Cancer caused by welding – avoiding damage to health

After cardiovascular diseases, cancer is the second leading cause of death around the world. This fact should come as no surprise. Much more interesting is the fact that every second cancer can be avoided. According to new scientific findings, external risk factors were involved in 44 percent of the test group examined. Besides the consequences of an unhealthy lifestyle such as smoking and alcohol consumption, an important risk factor is everyday working life.

Day in, day out, welders are exposed to carcinogenic substances in the workplace. The list of these substances is long: Nickel compounds and VI-valent chromium compounds have long been classified as carcinogenic. Excessive amounts of smoke and dust can also lead to inflammation of the lungs and, in extreme cases, to cancer. Contact and the health consequences that result can be avoided with the proper protective welding equipment measures. This is an important aspect of cancer prevention because, according to the current Lancet study, tumours in the respiratory tract are by far the most common cause of cancer-related deaths, at 36.9 percent of deaths. The most common cause of this is smoking. But, according to the study, high exposure to harmful substances at the workplace also leads to the formation of tumours. Men, for example, are three times more likely to get lung cancer than women. This suggests that men are more likely to work in places where they are exposed to carcinogens.

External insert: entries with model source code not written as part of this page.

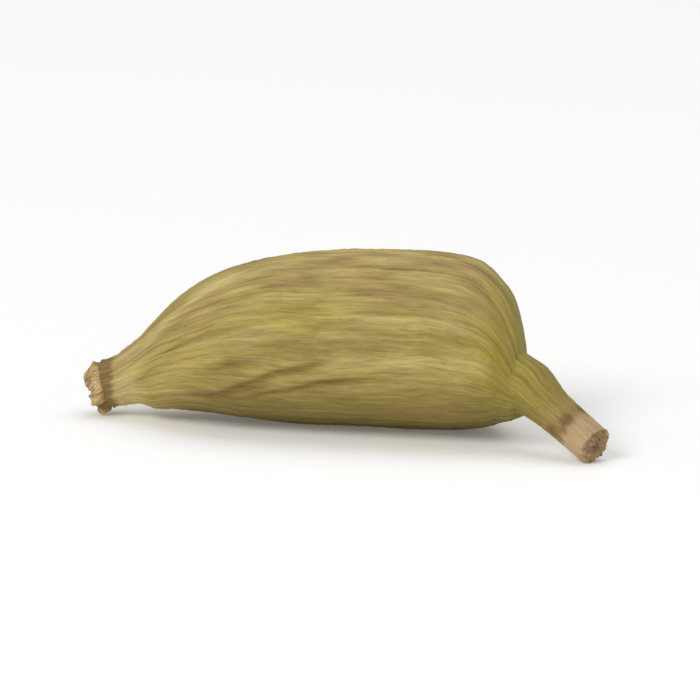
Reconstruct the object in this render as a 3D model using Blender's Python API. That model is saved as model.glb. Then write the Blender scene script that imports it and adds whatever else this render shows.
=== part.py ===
"""Green cardamom pod, dried, lying on its side: a three-cornered ribbed husk with the withered flower
scar at its nose and its own bent stalk at the other end, all grown in one piece.

Metres, +Z up. X runs from the nose to the stalk, -Y is the side with the lower front corner, and the
pod rests on Z = 0 at three low points round its weight: the rim of the scar, a small flat on the husk
and the stalk's tip.
"""

import math

import bmesh
import bpy
import numpy as np

MM = 0.001

# Driving dimensions, in millimetres and degrees
HUSK_LENGTH = 14.6  # from the neck behind the scar to the shoulder where the stalk starts
HUSK_HALF_HEIGHT = 3.0
HUSK_WIDTH_RATIO = 1.07  # the husk is this much wider than it is tall
WIDEST_AT = 0.63  # share of the husk's length from the neck
NECK_RADIUS = 0.88
NECK_WAIST = 0.2  # how much slimmer the husk is just past the neck
SHOULDER_RADIUS = 1.15
SHOULDER_LEAN = 1.15  # the closing end moves this much to the front for each millimetre that it slims
ROOT_LEAN = 1.0  # and the stalk's root this much
CORNER_ANGLE = 182.0  # where the front corner points: 90 is up, 180 is the front, 270 is down
CORNER_DEPTH = 0.085  # how far the three corners stand out, as a share of the half height
STALK_LENGTH = 3.8
STALK_RADIUS = 0.69
STALK_HEADING = -28.5  # turned towards -Y from the pod's axis
STALK_DIP = -28.6
HUSK_BEND = 0.15  # share of the stalk's turn and dip that the husk's end already has
SCAR_DIP = 28.0  # the scar's face looks this far down
RIB_COUNT = 24
RIB_HEIGHT = 0.065
SUTURE_HEIGHT = 0.08
SUTURE_HALF_WIDTH = 7.0
GROOVE_DEPTH = 0.20
GROOVE_HALF_WIDTH = 8.0
SEED_SWELLING = 0.03
SEEDS_ALONG = 5.2
# The groove that runs above the front corner: share of the husk's length, angle round the section
GROOVE_PATH = ((0.0, 203.0), (0.22, 195.0), (0.31, 186.0), (0.40, 178.0), (0.50, 172.0),
               (0.62, 168.0), (1.0, 166.0))

# The mesh: four sides to a rib, and rings shared out between the scar, the husk and the stalk
SEGMENTS = RIB_COUNT * 4
RINGS = 62
SCAR_SHARE = 0.16
STALK_SHARE = 0.24

# The middle of the section along the husk: share of its length, height above the surface
NECK_X = -8.05
HUSK_MIDDLE = ((0.0, 1.25), (0.06, 1.70), (0.13, 2.23), (0.23, 2.64), (0.42, 2.94),
               (0.66, 3.04), (0.84, 3.02), (0.93, 2.84), (0.975, 2.50), (1.0, 2.20))
# The scar as a turned shape: share of its rings, distance out from the neck, radius
SCAR_OUT = ((0.0, 0.92), (0.16, 0.94), (0.34, 1.20), (0.46, 1.28), (0.58, 1.16),
            (0.72, 0.82), (0.86, 0.36), (1.0, 0.0))
SCAR_RADIUS = ((0.0, 0.0), (0.16, 0.40), (0.34, 0.60), (0.46, 0.72), (0.58, 0.90),
               (0.72, 0.96), (0.86, 0.82), (1.0, NECK_RADIUS))
# The stalk: share of its rings, share of its length; share of its rings, radius
STALK_ALONG = ((0.0, 0.0), (0.78, 0.985), (0.88, 1.0), (1.0, 0.975))
STALK_GIRTH = ((0.0, SHOULDER_RADIUS), (0.03, 1.08), (0.08, 0.98), (0.16, 0.84),
               (0.32, STALK_RADIUS), (0.55, 0.67), (0.70, 0.68), (0.80, 0.70), (0.86, 0.64),
               (0.91, 0.46), (1.0, 0.0))


def law(at, knots):
    """A smooth curve through the knots, (place, value) pairs, that never overshoots them."""
    place, value = np.array(knots, float).T
    step = np.diff(place)
    slope = np.diff(value) / step
    tangent = np.zeros_like(value)
    same_way = slope[:-1] * slope[1:] > 0
    weight_left, weight_right = 2 * step[1:] + step[:-1], step[1:] + 2 * step[:-1]
    with np.errstate(divide="ignore", invalid="ignore"):
        mean = (weight_left + weight_right) / (weight_left / slope[:-1] + weight_right / slope[1:])
    tangent[1:-1] = np.where(same_way, mean, 0.0)
    tangent[0], tangent[-1] = slope[0], slope[-1]
    at = np.clip(at, place[0], place[-1])
    piece = np.clip(np.searchsorted(place, at, side="right") - 1, 0, len(step) - 1)
    t = (at - place[piece]) / step[piece]
    rise = t * t * (3 - 2 * t)
    bend = step[piece] * t * (1 - t) * ((1 - t) * tangent[piece] - t * tangent[piece + 1])
    return value[piece] * (1 - rise) + value[piece + 1] * rise + bend


def smooth(low, high, at):
    """0 before low, 1 after high, and a smooth step between."""
    t = np.clip((at - low) / (high - low), 0.0, 1.0)
    return t * t * (3 - 2 * t)


def bump(turn, centre, half_width):
    """A rounded bump, 1 high, at an angle round the section; both angles are in degrees."""
    away = (np.degrees(turn) - centre + 180.0) % 360.0 - 180.0
    return np.exp(-((away / half_width) ** 2))


def husk_girth(along):
    """Half height along the husk: swells slowly from the neck, closes steeply at the shoulder."""
    rising = np.clip(along / WIDEST_AT, 0.0, 1.0)
    closing = np.clip((along - WIDEST_AT) / (1.0 - WIDEST_AT), 0.0, 1.0)
    nose_side = NECK_RADIUS + (HUSK_HALF_HEIGHT - NECK_RADIUS) * (1 - (1 - rising) ** 2.5) ** 0.9
    nose_side = nose_side - NECK_WAIST * np.exp(-(((along - 0.045) / 0.035) ** 2))
    stalk_side = SHOULDER_RADIUS + (HUSK_HALF_HEIGHT - SHOULDER_RADIUS) * (1 - closing**5)
    return np.where(along < WIDEST_AT, nose_side, stalk_side)


def heading_and_dip(along_stalk, along_husk, along_scar):
    """Which way each section faces, in radians: level on the husk, drooping at the scar, bent off at
    the stalk."""
    bend = smooth(0.90, 1.0, along_husk) * HUSK_BEND
    bend = bend + smooth(0.0, 0.27, along_stalk) * (1 - HUSK_BEND)
    droop = SCAR_DIP * (1 - smooth(0.4, 1.0, along_scar) * 0.5 - smooth(0.0, 0.10, along_husk) * 0.5)
    return np.radians(STALK_HEADING) * bend, np.radians(STALK_DIP * bend + droop)


def directions(heading, dip):
    """Unit vectors out along the pod, across it to the back, and up, for each section."""
    out = np.stack([np.cos(dip) * np.cos(heading), np.cos(dip) * np.sin(heading), np.sin(dip)], -1)
    across = np.stack([-np.sin(heading), np.cos(heading), np.zeros_like(heading)], -1)
    return out, across, np.cross(out, across)


def sections(share):
    """Centre, facing, size and cornering of the section at each share of the rings, 0 at the scar's
    cup and 1 at the middle of the stalk's cut end."""
    along_scar = np.clip(share / SCAR_SHARE, 0.0, 1.0)
    ring_of_husk = np.clip((share - SCAR_SHARE) / (1 - SCAR_SHARE - STALK_SHARE), 0.0, 1.0)
    along_husk = 1 - (1 - ring_of_husk) ** 1.35
    ring_of_stalk = np.clip((share - 1 + STALK_SHARE) / STALK_SHARE, 0.0, 1.0)
    along_stalk = law(ring_of_stalk, STALK_ALONG)
    heading, dip = heading_and_dip(along_stalk, along_husk, along_scar)
    out, across, up = directions(heading, dip)

    closing = np.where(along_husk > WIDEST_AT, HUSK_HALF_HEIGHT - husk_girth(along_husk), 0.0)
    root = SHOULDER_RADIUS - np.maximum(law(ring_of_stalk, STALK_GIRTH), STALK_RADIUS)
    sideways = 0.25 * (1 - smooth(0.0, 0.3, along_husk)) - SHOULDER_LEAN * closing - ROOT_LEAN * root
    middle = np.stack([NECK_X + HUSK_LENGTH * along_husk, sideways, law(along_husk, HUSK_MIDDLE)], -1)
    on_scar = (share < SCAR_SHARE)[:, None]
    on_stalk = (share > 1 - STALK_SHARE)[:, None]
    centre = middle - on_scar * law(along_scar, SCAR_OUT)[:, None] * out
    centre = centre + on_stalk * stalk_offset(along_stalk)

    size = np.where(on_scar[:, 0], law(along_scar, SCAR_RADIUS), husk_girth(along_husk))
    size = np.where(on_stalk[:, 0], law(ring_of_stalk, STALK_GIRTH), size)
    cornering = smooth(0.0, 0.25, along_husk) * (1 - 0.8 * smooth(0.95, 1.0, along_husk))
    cornering = cornering * (1 - along_stalk)
    return centre, across, up, size, cornering, along_husk, along_stalk


def stalk_offset(along_stalk):
    """How far the stalk's centre line has gone from the shoulder: the sum of small steps along its
    bending heading."""
    steps = np.linspace(0.0, 1.0, 201)
    heading, dip = heading_and_dip(steps, np.ones_like(steps), np.ones_like(steps))
    out = directions(heading, dip)[0]
    path = np.vstack([np.zeros(3), np.cumsum((out[1:] + out[:-1]) / 2, axis=0) * STALK_LENGTH / 200])
    return np.stack([np.interp(along_stalk, steps, path[:, axis]) for axis in range(3)], -1)


def relief(along_husk, along_stalk, turn, cornering):
    """What stands out of the plain section, in millimetres: fibre ribs, the three sutures, the groove
    above the front corner, and the slow swellings where the seeds lie."""
    rib = np.round(turn * RIB_COUNT / (2 * math.pi)).astype(int) % RIB_COUNT
    strength = np.random.default_rng(7).uniform(0.45, 1.15, RIB_COUNT)[rib]
    crest = (0.5 + 0.5 * np.cos(RIB_COUNT * turn)) ** 1.3
    fade = (1 - 0.75 * smooth(0.0, 0.3, along_stalk)) * (1 - smooth(0.8, 1.0, along_stalk))
    fibres = RIB_HEIGHT * strength * crest * smooth(0.0, 0.08, along_husk) * fade
    corners = sum(bump(turn, CORNER_ANGLE + third, SUTURE_HALF_WIDTH) for third in (0, 120, 240))
    sutures = SUTURE_HEIGHT * corners * cornering
    groove = GROOVE_DEPTH * bump(turn, law(along_husk, GROOVE_PATH), GROOVE_HALF_WIDTH)
    groove = groove * smooth(0.15, 0.3, along_husk) * (1 - smooth(0.80, 0.95, along_husk))
    seed_rhythm = 2 * math.pi * SEEDS_ALONG * along_husk + 2.0 * np.sin(3 * turn)
    seeds = SEED_SWELLING * np.sin(seed_rhythm) * cornering
    return fibres + sutures - groove + seeds


def pod_points(share, turn):
    """Points of the pod's skin, in millimetres, for a share of the rings and an angle round the
    section: the section is a circle with three soft corners, widened sideways, with the relief on it,
    and pressed flat where it rests."""
    centre, across, up, size, cornering, along_husk, along_stalk = sections(share)
    corners = 1 + CORNER_DEPTH * cornering * np.cos(3 * (turn - math.radians(CORNER_ANGLE)))
    radius = size * corners + relief(along_husk, along_stalk, turn, cornering) * (size > 0)
    wide = 1 + (HUSK_WIDTH_RATIO - 1) * cornering
    points = centre + (radius * wide * np.cos(turn))[:, None] * across
    points = points + (radius * np.sin(turn))[:, None] * up
    points[:, 2] = np.maximum(points[:, 2], 0.0)
    return points


def husk_material():
    material = bpy.data.materials.new("dried_husk")
    material.use_nodes = True
    shader = material.node_tree.nodes["Principled BSDF"]
    shader.inputs["Base Color"].default_value = (0.40, 0.32, 0.11, 1.0)
    shader.inputs["Roughness"].default_value = 0.62
    shader.inputs["Metallic"].default_value = 0.0
    return material


def make_pod(collection):
    """A UV sphere whose poles become the scar's cup and the stalk's cut end, each vertex carried to
    the pod's skin."""
    shape = bmesh.new()
    bmesh.ops.create_uvsphere(shape, u_segments=SEGMENTS, v_segments=RINGS, radius=1.0)
    place = np.array([v.co for v in shape.verts])
    share = np.arccos(np.clip(-place[:, 2], -1.0, 1.0)) / math.pi
    turn = np.arctan2(place[:, 1], place[:, 0])
    points = pod_points(share, turn)
    low, high = points.min(axis=0), points.max(axis=0)
    points -= [(low[0] + high[0]) / 2, (low[1] + high[1]) / 2, 0.0]
    for vertex, point in zip(shape.verts, points * MM):
        vertex.co = point
    mesh = bpy.data.meshes.new("cardamom_pod")
    shape.to_mesh(mesh)
    shape.free()
    mesh.shade_smooth()
    mesh.materials.append(husk_material())
    pod = bpy.data.objects.new("cardamom_pod", mesh)
    collection.objects.link(pod)
    return pod


def main():
    for old in list(bpy.data.objects):
        bpy.data.objects.remove(old)
    collection = bpy.data.collections.new("green_cardamom_pod")
    bpy.context.scene.collection.children.link(collection)
    make_pod(collection)


main()
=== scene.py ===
"""Looks of a dried green cardamom pod: a fine ribbed skin over husk and stalk, the withered flower scar at
its nose, and a pale stage with light and camera. Laid out as an add-on and run as a script."""

import math

import bpy
import numpy as np
from bpy.props import FloatProperty, FloatVectorProperty, IntProperty, PointerProperty
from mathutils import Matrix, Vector


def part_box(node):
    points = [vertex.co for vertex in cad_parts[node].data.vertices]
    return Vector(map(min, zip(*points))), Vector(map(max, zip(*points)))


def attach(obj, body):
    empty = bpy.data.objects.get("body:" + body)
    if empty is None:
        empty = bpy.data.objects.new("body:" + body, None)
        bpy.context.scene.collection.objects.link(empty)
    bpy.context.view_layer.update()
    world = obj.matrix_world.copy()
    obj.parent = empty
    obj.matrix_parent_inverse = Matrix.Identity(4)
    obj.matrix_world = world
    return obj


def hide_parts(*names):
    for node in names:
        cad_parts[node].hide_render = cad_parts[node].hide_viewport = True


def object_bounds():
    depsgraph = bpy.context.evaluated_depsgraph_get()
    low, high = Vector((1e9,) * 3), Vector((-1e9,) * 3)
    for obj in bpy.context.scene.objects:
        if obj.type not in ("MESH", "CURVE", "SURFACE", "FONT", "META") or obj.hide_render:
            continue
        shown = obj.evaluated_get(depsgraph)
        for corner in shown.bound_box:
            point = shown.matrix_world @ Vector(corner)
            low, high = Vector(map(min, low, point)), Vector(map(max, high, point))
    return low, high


bl_info = {
    "name": "Green cardamom pod",
    "version": (1, 0, 0),
    "blender": (4, 5, 0),
    "location": "3D View > Sidebar > Cardamom",
    "description": "Dresses the packed cardamom pod with its ribbed skin and flower scar, on a pale stage",
    "category": "Object",
}

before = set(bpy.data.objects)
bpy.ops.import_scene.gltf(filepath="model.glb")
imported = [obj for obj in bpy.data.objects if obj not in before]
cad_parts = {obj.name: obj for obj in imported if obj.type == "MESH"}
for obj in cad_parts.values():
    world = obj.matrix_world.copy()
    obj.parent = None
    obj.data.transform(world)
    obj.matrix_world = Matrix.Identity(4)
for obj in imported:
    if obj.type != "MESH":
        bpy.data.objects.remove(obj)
CAD_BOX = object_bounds()
POD = "cardamom_pod"
MM = 0.001

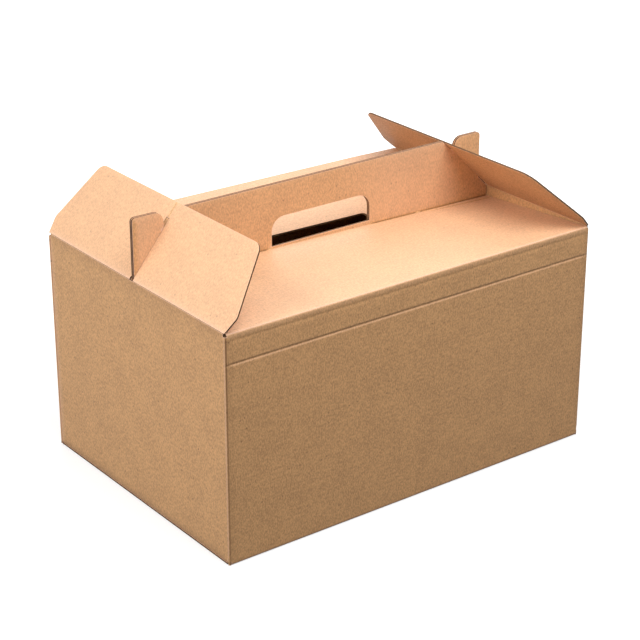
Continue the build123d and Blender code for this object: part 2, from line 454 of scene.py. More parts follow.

Carcinogenic substances in welding

Production halls where welding takes place are among the places where carcinogenic substances can be released. Employees inhale the smoke. The pollutants it contains hit the glandular and connective tissue, the so-called epithelium, of the upper respiratory tract directly. Studies have long proven that welding fumes cause inflammatory processes that can then lead to the formation of lung carcinomas. This is particularly the case when a person is subject to long-term exposure. Scientists suspect that these mechanisms affect not only the epithelium, but also other parts of the airways. To date, this assumption has not been scientifically proven. One thing is certain, however: The pollutants contained in welding fumes are hazardous to health and can even lead to lung cancer.

In 2017, the International Agency for Research on Cancer classified welding fumes as carcinogenic. Carcinogenic substances can be released as smoke from coatings and especially the filler material. It should be noted that not every welding process produces the same amount of carcinogenic substances. The electric arc welding of stainless steels is associated with a particularly high load. This produces chromium(VI) and nickel compounds that are particularly harmful to health. Other high-emission processes include metal active gas welding (MAG) and metal inert gas welding (MIG).

How welders protect themselves from carcinogenic substances

To create a working environment as emission-free as possible, the use of extraction units is advisable. Since there are different systems for particularly effective extraction in the area of origin, which is also mandatory for manual welding, users should definitely familiarise themselves with the conditions and the working environment before buying. KEMPER offers the following suction and filter units to protect welders from carcinogenic substances at the workplace:

  • Mobile extraction units with extraction arms for source extraction are suitable for occasional to non-stop operations. With an extraction arm that can be swivelled through 360° and their great mobility, the units create maximum flexibility at the workplace.
  • Stationary extraction units and systems are used at workplaces characterised by a fixed position in the production hall. Ducting systems connect the units with extraction arms, extraction hoods, extraction tables and robot cells.
  • High-vacuum extraction units and systems are suitable for both standalone and multiple workplaces. The pollutants are extracted directly at the welding extraction torch.
  • General ventilation systems are an addition to local exhaust ventilation. They reduce the concentration of hazardous substances in the entire general ventilation system, and this effect benefits all employees.

Whether mobile extraction unit or general ventilation system, the systems protect employees from carcinogenic particles and thus from health risks. Because welding involves many risks that seriously endanger the health of employees. The good news is, however, that if employers use the right equipment, they can protect their employees and create a safe workplace.